▶ [Data for this exercise]
--- --- ---
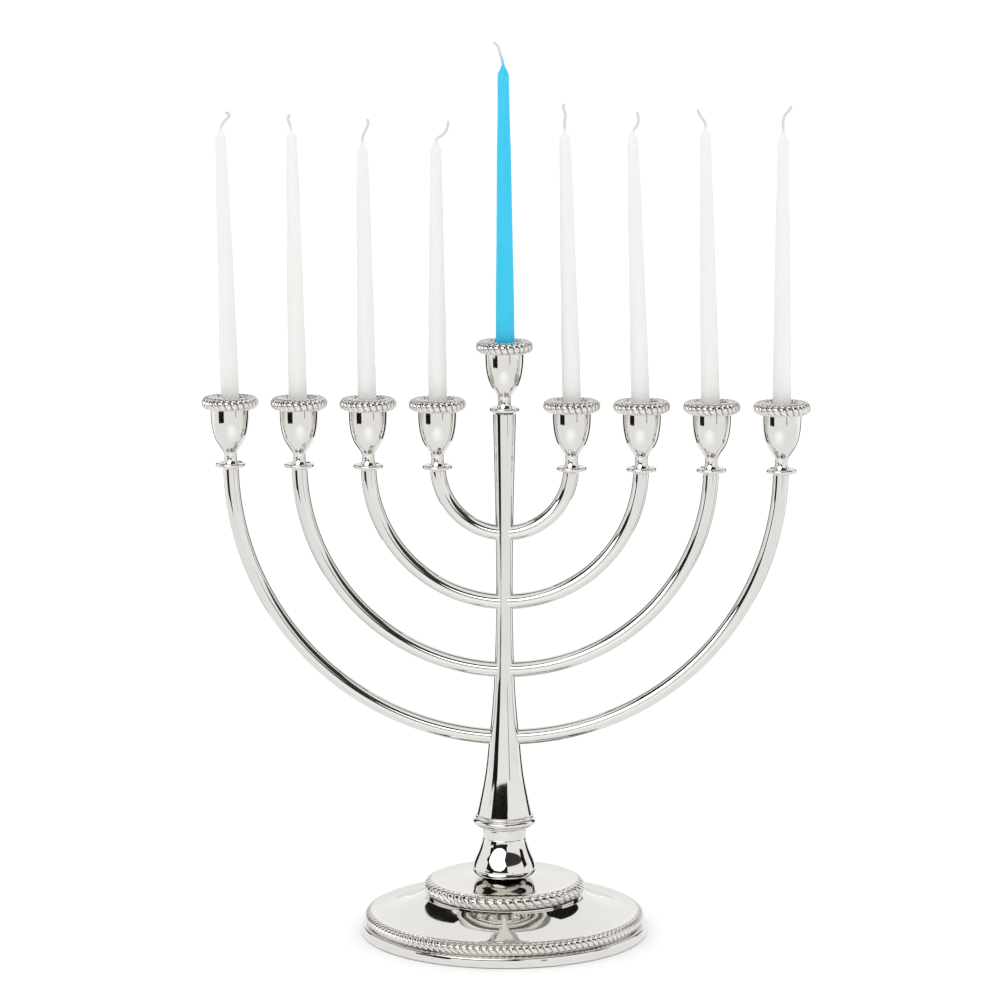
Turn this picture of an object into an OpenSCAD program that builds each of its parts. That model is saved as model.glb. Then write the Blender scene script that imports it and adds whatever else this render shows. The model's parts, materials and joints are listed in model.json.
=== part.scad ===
// Nine-branch candle menorah in silver plate, with eight tapers and a raised servant candle.
// Frame: origin on the standing surface under the stem, +X along the row of candles, +Z up.

/* [Branches] */
// Spacing between neighbouring candles
pitch = 36; // [34:0.5:40]
// Distance of the first side candle from the middle
first_x = 34.8; // [33:0.1:37]
// Diameter of the rod that the branches are bent from
rod_d = 8.4; // [7:0.1:9]
// Height of the branch tips' centre of curvature
tip_z = 246.8; // [240:0.2:260]
// How far the middle cup stands above the others
servant_lift = 30.4; // [20:0.2:40]

/* [Cups] */
// Outer radius of the bowl under its rim
bowl_r = 10.2; // [9.8:0.05:10.6]
// Radius of the bowl's narrow neck
neck_r = 3.3; // [3:0.1:3.5]
// Outer radius of the roped rim
rim_r = 14.85; // [14:0.05:16]
// Radius of the roped rim's section
rim_wire_r = 3.4; // [3.2:0.1:3.6]
// Radius of the candle socket
socket_r = 6; // [5.8:0.1:6.4]
// Radius of the saucer collar under each cup
collar_r = 8; // [7.6:0.1:9]

/* [Candles] */
// Radius of a candle at its foot
candle_r = 5; // [4.8:0.05:5]
// Radius of a candle below its pointed top
candle_top_r = 3.1; // [2.8:0.1:3.6]
// Height of the pointed top
point_h = 3.8; // [3:0.1:5]
// Radius of the waxed wick
wick_r = 0.7; // [0.5:0.05:0.8]

/* [Foot] */
// Outer radius of the smooth skirt at the standing surface
skirt_r = 75; // [74.8:0.1:76]
// Outer radius of the lower rope border
lower_rope_r = 73.2; // [72:0.1:74]
// Radius of the lower rope's section
lower_wire_r = 3.3; // [3:0.1:3.5]
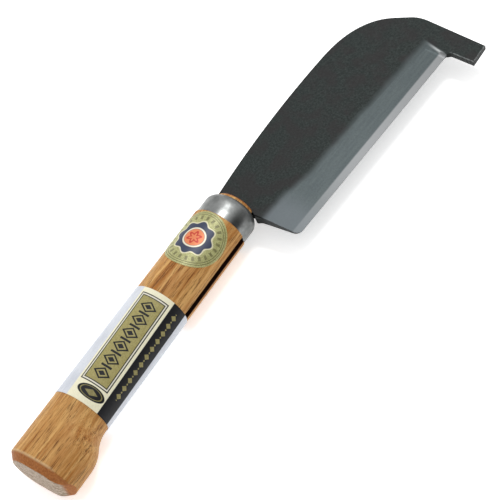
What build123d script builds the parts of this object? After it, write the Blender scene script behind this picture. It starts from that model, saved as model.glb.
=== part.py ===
"""Small hatchet with a squared guard beak, lying on its side.

The blade and its tang are one forging. The tang sits in a slot sawn into the oval
wooden handle from the edge side, held by a ferrule and two rivets. A paper band and a
round sticker are glued round the handle.

Frame: the origin is the centre of the handle's flat butt face. +X runs along the
handle to the blade, +Y towards the blade's spine, +Z out of the blade's flat side.
Lengths are in millimetres.
"""

import os
from math import atan2, cos, pi, sin

from build123d import *

os.makedirs("parts", exist_ok=True)

# Handle: an oval bar whose butt drops towards the edge side as a knob
handle_half_height = 17.1
handle_half_width = 15.4
handle_shoulder = 172.7
knob_drop = 7.7
knob_flat_end = 17.0
knob_flare_end = 41.0
knob_turn = 0.5
butt_chamfer = 4.2
butt_round_radius = 13.0
butt_round_start = -14.0
butt_edge_radius = 1.0

# Ferrule: a pressed steel cap whose front is rounded in to an oval mouth
ferrule_half_height = 16.5
ferrule_half_width = 15.0
ferrule_wall = 1.2
ferrule_front = 188.7
ferrule_round = 6.0
mouth_half_height = 12.9
mouth_half_width = 11.4
nub_front = 190.6
nub_round = 2.2

# Blade: outline seen from its flat side
blade_start = 188.3
neck_half_height = 12.6
spine_crown = (266.0, 15.7)
spine_end = (307.0, 14.1)
nose_upper = (334.5, 8.5)
nose_middle = (352.2, -5.2)
nose_lower = (358.0, -16.5)
beak_shoulder = (360.6, -31.5)
beak_back_end = (354.7, -72.8)
beak_front_end = (340.0, -72.8)
throat = (341.8, -54.8)
throat_radius = 3.0
heel_bottom = (188.6, -44.3)
heel_top = (188.4, -24.0)
heel_radius = 4.0
shoulder_lip = (186.7, -17.6)
shoulder_gap = 0.3

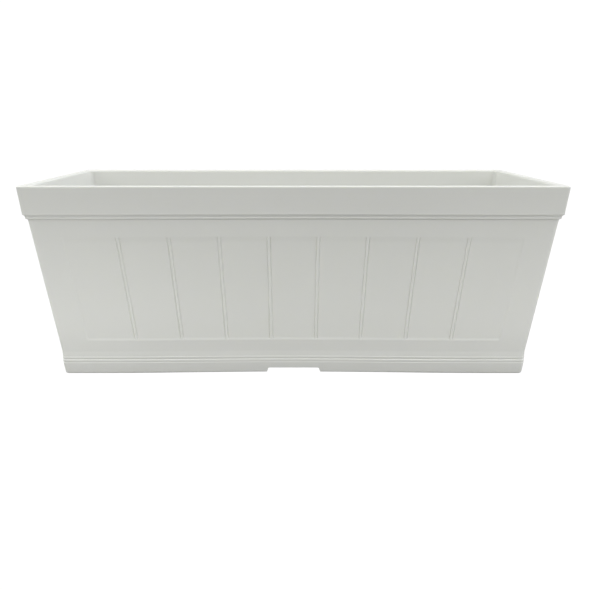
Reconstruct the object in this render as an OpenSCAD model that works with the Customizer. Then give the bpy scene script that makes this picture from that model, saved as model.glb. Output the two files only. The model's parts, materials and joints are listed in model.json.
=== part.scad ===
--- --- ---
▶ [Stated problem] Quote word for word every line from the one that has "What build123d script" through the one that has "on its side.".

▶ [Expected answer]
What build123d script builds the parts of this object? After it, write the Blender scene script behind this picture. It starts from that model, saved as model.glb.
=== part.py ===
"""Small hatchet with a squared guard beak, lying on its side.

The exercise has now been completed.